── Collected data

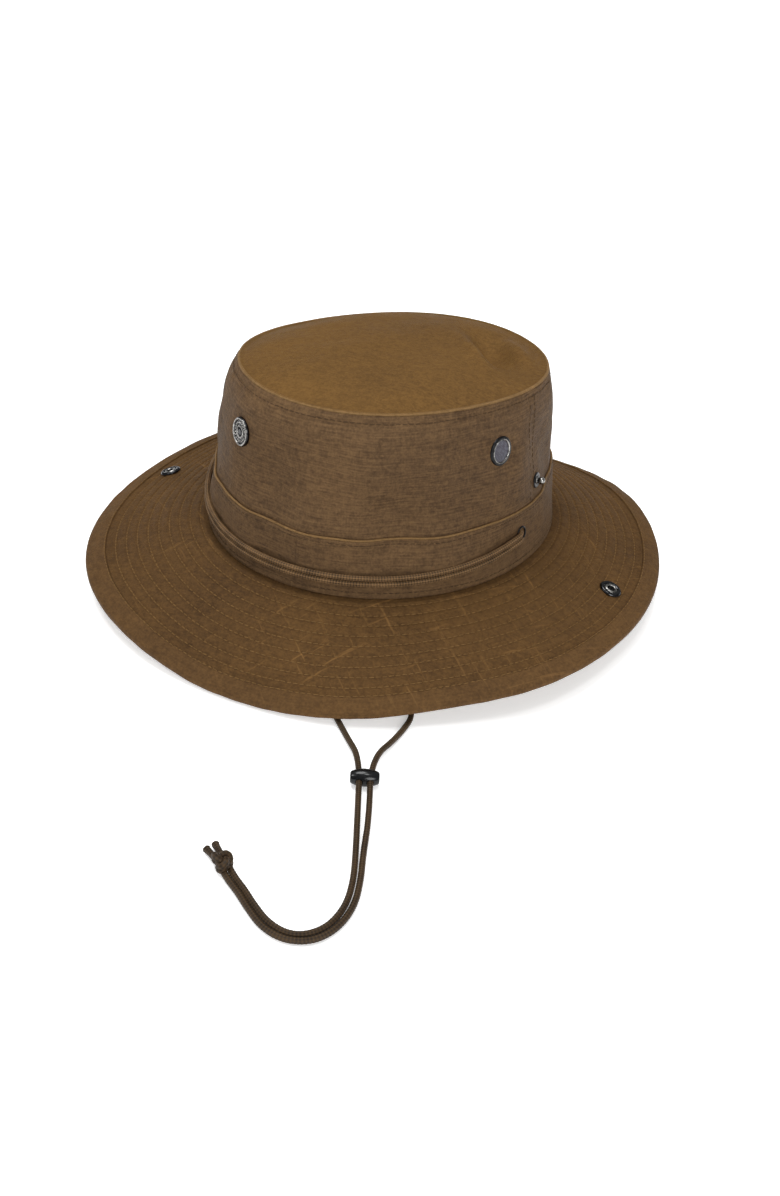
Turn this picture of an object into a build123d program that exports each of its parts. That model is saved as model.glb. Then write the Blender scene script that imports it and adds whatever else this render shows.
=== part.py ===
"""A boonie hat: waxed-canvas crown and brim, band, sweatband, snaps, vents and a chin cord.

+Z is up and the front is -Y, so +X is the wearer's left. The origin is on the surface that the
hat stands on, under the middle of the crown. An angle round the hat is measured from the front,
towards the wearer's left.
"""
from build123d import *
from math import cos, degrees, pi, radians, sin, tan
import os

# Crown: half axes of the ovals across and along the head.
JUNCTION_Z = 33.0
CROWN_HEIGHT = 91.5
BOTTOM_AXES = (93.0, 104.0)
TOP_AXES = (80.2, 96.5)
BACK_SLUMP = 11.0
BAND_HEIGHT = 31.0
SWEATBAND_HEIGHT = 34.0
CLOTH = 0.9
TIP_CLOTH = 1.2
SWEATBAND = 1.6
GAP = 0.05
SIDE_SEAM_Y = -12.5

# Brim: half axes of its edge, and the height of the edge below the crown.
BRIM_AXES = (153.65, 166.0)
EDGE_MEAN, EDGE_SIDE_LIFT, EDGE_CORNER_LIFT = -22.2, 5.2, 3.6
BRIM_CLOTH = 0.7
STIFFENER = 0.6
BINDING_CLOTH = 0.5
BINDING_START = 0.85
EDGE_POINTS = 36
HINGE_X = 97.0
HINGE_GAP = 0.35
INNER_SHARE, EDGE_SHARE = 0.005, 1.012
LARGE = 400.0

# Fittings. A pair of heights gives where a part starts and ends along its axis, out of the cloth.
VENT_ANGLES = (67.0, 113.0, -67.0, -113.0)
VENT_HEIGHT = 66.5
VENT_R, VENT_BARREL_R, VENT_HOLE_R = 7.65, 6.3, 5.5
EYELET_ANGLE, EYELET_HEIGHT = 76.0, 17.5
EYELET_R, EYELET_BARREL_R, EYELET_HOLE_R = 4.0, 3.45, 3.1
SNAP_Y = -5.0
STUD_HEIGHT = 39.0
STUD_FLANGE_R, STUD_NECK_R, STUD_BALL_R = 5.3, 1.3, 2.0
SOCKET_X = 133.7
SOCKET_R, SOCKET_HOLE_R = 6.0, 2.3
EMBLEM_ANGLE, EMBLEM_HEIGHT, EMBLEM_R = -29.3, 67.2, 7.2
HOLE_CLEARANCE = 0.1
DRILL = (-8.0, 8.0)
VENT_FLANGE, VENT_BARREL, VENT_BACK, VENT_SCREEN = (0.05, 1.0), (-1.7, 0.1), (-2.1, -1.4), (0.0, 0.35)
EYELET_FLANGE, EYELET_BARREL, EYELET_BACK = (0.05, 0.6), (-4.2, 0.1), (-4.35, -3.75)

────

### Requirement
Repeat the preceding lines exactly, please, every one of them.

### Exercise output
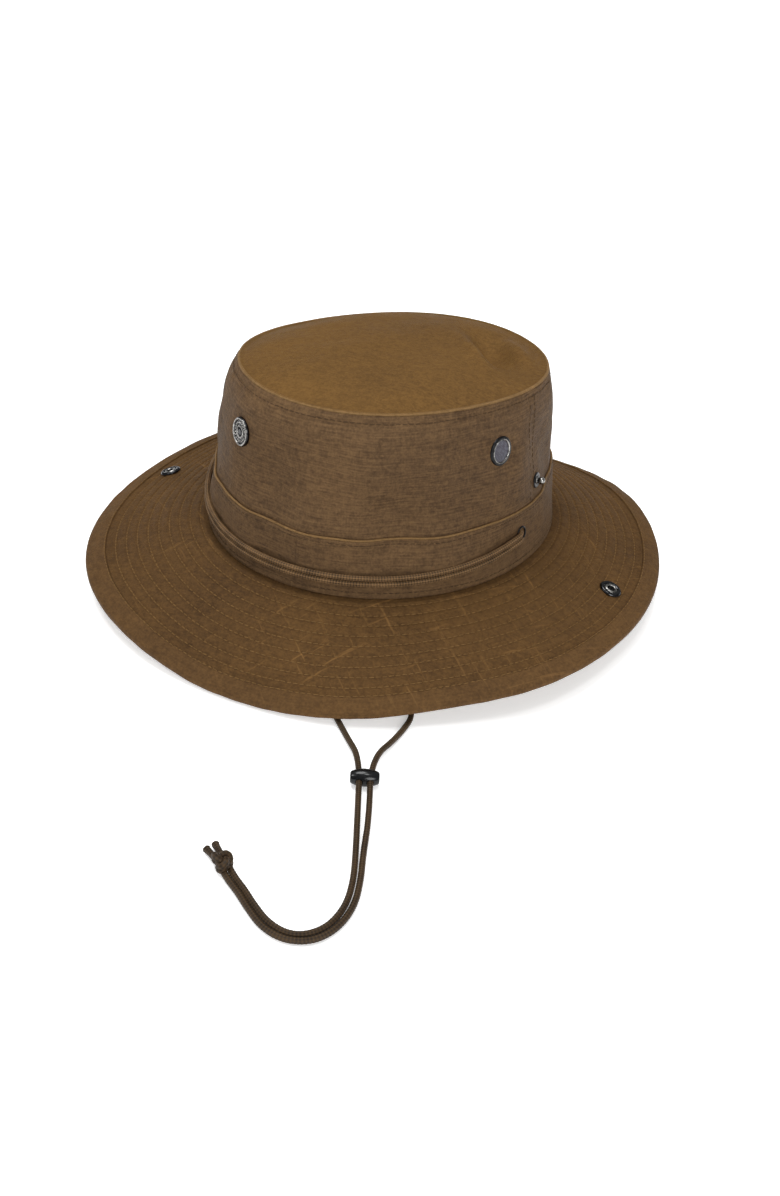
Turn this picture of an object into a build123d program that exports each of its parts. That model is saved as model.glb. Then write the Blender scene script that imports it and adds whatever else this render shows.
=== part.py ===
"""A boonie hat: waxed-canvas crown and brim, band, sweatband, snaps, vents and a chin cord.

+Z is up and the front is -Y, so +X is the wearer's left. The origin is on the surface that the
hat stands on, under the middle of the crown. An angle round the hat is measured from the front,
towards the wearer's left.
"""
from build123d import *
from math import cos, degrees, pi, radians, sin, tan
import os

# Crown: half axes of the ovals across and along the head.
JUNCTION_Z = 33.0
CROWN_HEIGHT = 91.5
BOTTOM_AXES = (93.0, 104.0)
TOP_AXES = (80.2, 96.5)
BACK_SLUMP = 11.0
BAND_HEIGHT = 31.0
SWEATBAND_HEIGHT = 34.0
CLOTH = 0.9
TIP_CLOTH = 1.2
SWEATBAND = 1.6
GAP = 0.05
SIDE_SEAM_Y = -12.5

# Brim: half axes of its edge, and the height of the edge below the crown.
BRIM_AXES = (153.65, 166.0)
EDGE_MEAN, EDGE_SIDE_LIFT, EDGE_CORNER_LIFT = -22.2, 5.2, 3.6
BRIM_CLOTH = 0.7
STIFFENER = 0.6
BINDING_CLOTH = 0.5
BINDING_START = 0.85
EDGE_POINTS = 36
HINGE_X = 97.0
HINGE_GAP = 0.35
INNER_SHARE, EDGE_SHARE = 0.005, 1.012
LARGE = 400.0

# Fittings. A pair of heights gives where a part starts and ends along its axis, out of the cloth.
VENT_ANGLES = (67.0, 113.0, -67.0, -113.0)
VENT_HEIGHT = 66.5
VENT_R, VENT_BARREL_R, VENT_HOLE_R = 7.65, 6.3, 5.5
EYELET_ANGLE, EYELET_HEIGHT = 76.0, 17.5
EYELET_R, EYELET_BARREL_R, EYELET_HOLE_R = 4.0, 3.45, 3.1
SNAP_Y = -5.0
STUD_HEIGHT = 39.0
STUD_FLANGE_R, STUD_NECK_R, STUD_BALL_R = 5.3, 1.3, 2.0
SOCKET_X = 133.7
SOCKET_R, SOCKET_HOLE_R = 6.0, 2.3
EMBLEM_ANGLE, EMBLEM_HEIGHT, EMBLEM_R = -29.3, 67.2, 7.2
HOLE_CLEARANCE = 0.1
DRILL = (-8.0, 8.0)
VENT_FLANGE, VENT_BARREL, VENT_BACK, VENT_SCREEN = (0.05, 1.0), (-1.7, 0.1), (-2.1, -1.4), (0.0, 0.35)
EYELET_FLANGE, EYELET_BARREL, EYELET_BACK = (0.05, 0.6), (-4.2, 0.1), (-4.35, -3.75)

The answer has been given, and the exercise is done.